To explore the classical-to-quantum crossover, we want to effectively vary ℏ while making sure to keep all the classical predictions unchanged. Notably, the optomechanical coupling strength ${g}_{0}=\partial {\omega }_{c}/\partial x$ depends on ℏ. For the simplest case of a Fabry–Pérot cavity of length L with one static and one movable mirror the optomechanical coupling is ${g}_{0}={\omega }_{c}(0){x}_{{\rm{ZPF}}}/L\sim \sqrt{{\hslash }}$, where ${x}_{{\rm{ZPF}}}=\sqrt{{\hslash }/2\;m{\rm{\Omega }}}$ denotes the zero-point fluctuations of the mechanical oscillator of mass m.

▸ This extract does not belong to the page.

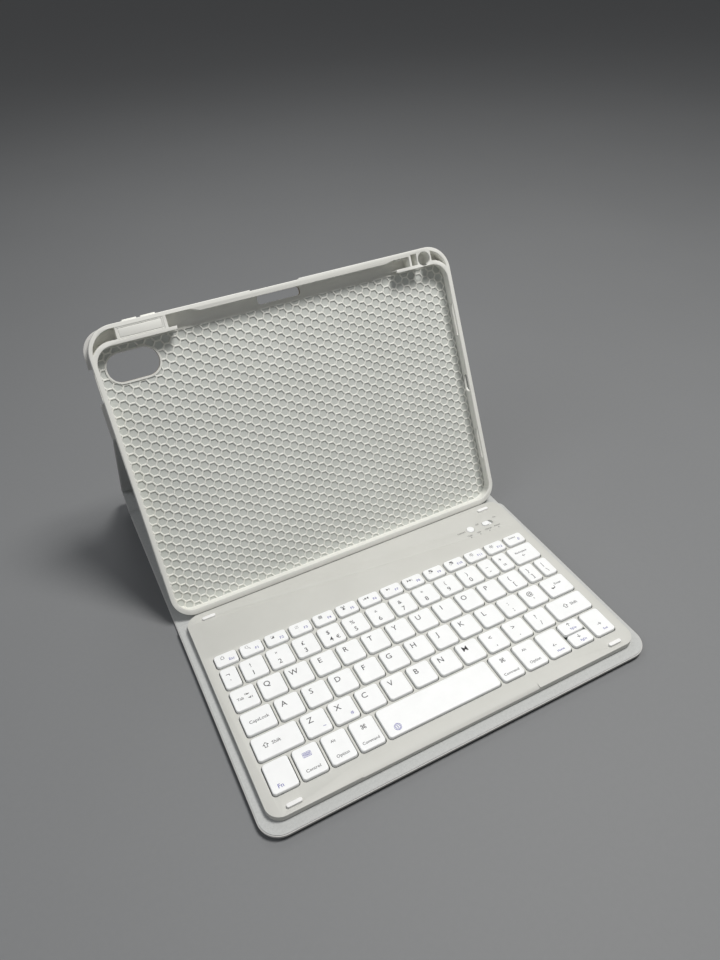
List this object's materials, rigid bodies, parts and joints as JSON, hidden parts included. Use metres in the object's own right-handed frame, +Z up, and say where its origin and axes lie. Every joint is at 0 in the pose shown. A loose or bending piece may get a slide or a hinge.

As discussed in [38], the 'quantum parameter' ${g}_{0}/\kappa \sim \sqrt{{\hslash }}$ can thus be varied to effectively change the quantum noise strength. This implies that all classical (ℏ-independent) parameters ($\kappa /{\rm{\Omega }}$, ${\rm{\Gamma }}/{\rm{\Omega }}$, ${\rm{\Delta }}/{\rm{\Omega }}$, $K/{\rm{\Omega }}$, ${g}_{0}{\alpha }_{L}/{{\rm{\Omega }}}^{2}$) are kept fixed while g₀ is modified. To see that the quantum parameter has indeed this anticipated effect, it is very helpful to rescale the amplitudes ${\alpha }_{j}$ and ${\beta }_{j}$, equations (5), such that they tend to a well-defined finite value in the classical limit ${g}_{0}/\kappa \to 0$ [38]. This can be achieved by defining ${\tilde{\alpha }}_{j}={g}_{0}{\alpha }_{j}$ and ${\tilde{\beta }}_{j}={g}_{0}{\beta }_{j}$. While ${| {\alpha }_{1}| }^{2}$ gives the number of photons (a 'quantum-mechanical' quantity), the rescaled version ${| {\tilde{\alpha }}_{1}| }^{2}={g}_{0}^{2}{| {\alpha }_{1}| }^{2}\sim {\hslash }{| {\alpha }_{1}| }^{2}$ is proportional to the energy ${\hslash }{\omega }_{c}{| {\alpha }_{1}| }^{2}$ inside the cavity (i.e. a classical quantity). A similar argument applies to ${\tilde{\beta }}_{j}$. With this rescaling, we find the following equations:

$$\begin{eqnarray}&&{\dot{\tilde{\alpha }}}_{1}=\left({\rm{i}}{\rm{\Delta }}-\displaystyle \frac{\kappa }{2}\right){\tilde{\alpha }}_{1}+{\rm{i}}{\tilde{\alpha }}_{1}({\tilde{\beta }}_{1}+{\tilde{\beta }}_{1}^{*})-{\rm{i}}{\tilde{\alpha }}_{L}-\sqrt{\kappa }{\tilde{\alpha }}_{1{\rm{in}}},\\ &&{\dot{\tilde{\beta }}}_{1}=-\left({\rm{i}}{\rm{\Omega }}+\displaystyle \frac{{\rm{\Gamma }}}{2}\right){\tilde{\beta }}_{1}+{\rm{i}}{| {\tilde{\alpha }}_{1}| }^{2}+{\rm{i}}{K}{\tilde{\beta }}_{2}-\sqrt{{\rm{\Gamma }}}{\tilde{\beta }}_{1{\rm{in}}}.\end{eqnarray} \tag{ 6 }$$

Here ${\tilde{\alpha }}_{L}={g}_{0}{\alpha }_{L}$ is the rescaled laser-driving amplitude that we keep fixed while varying g₀. The important observation here is that g₀ has been completely eliminated from the equations and now only appears in the strength of the quantum noise: we now have $\langle {\tilde{\alpha }}_{j{\rm{in}}}(t){\tilde{\alpha }}_{j{\rm{in}}}^{*}({t}^{\prime })\rangle ={g}_{0}^{2}\delta (t-{t}^{\prime })/2$ (and likewise for ${\tilde{\beta }}_{j{\rm{in}}}$) which indeed vanishes in the classical limit of ${g}_{0}\sim \sqrt{{\hslash }}\to 0$.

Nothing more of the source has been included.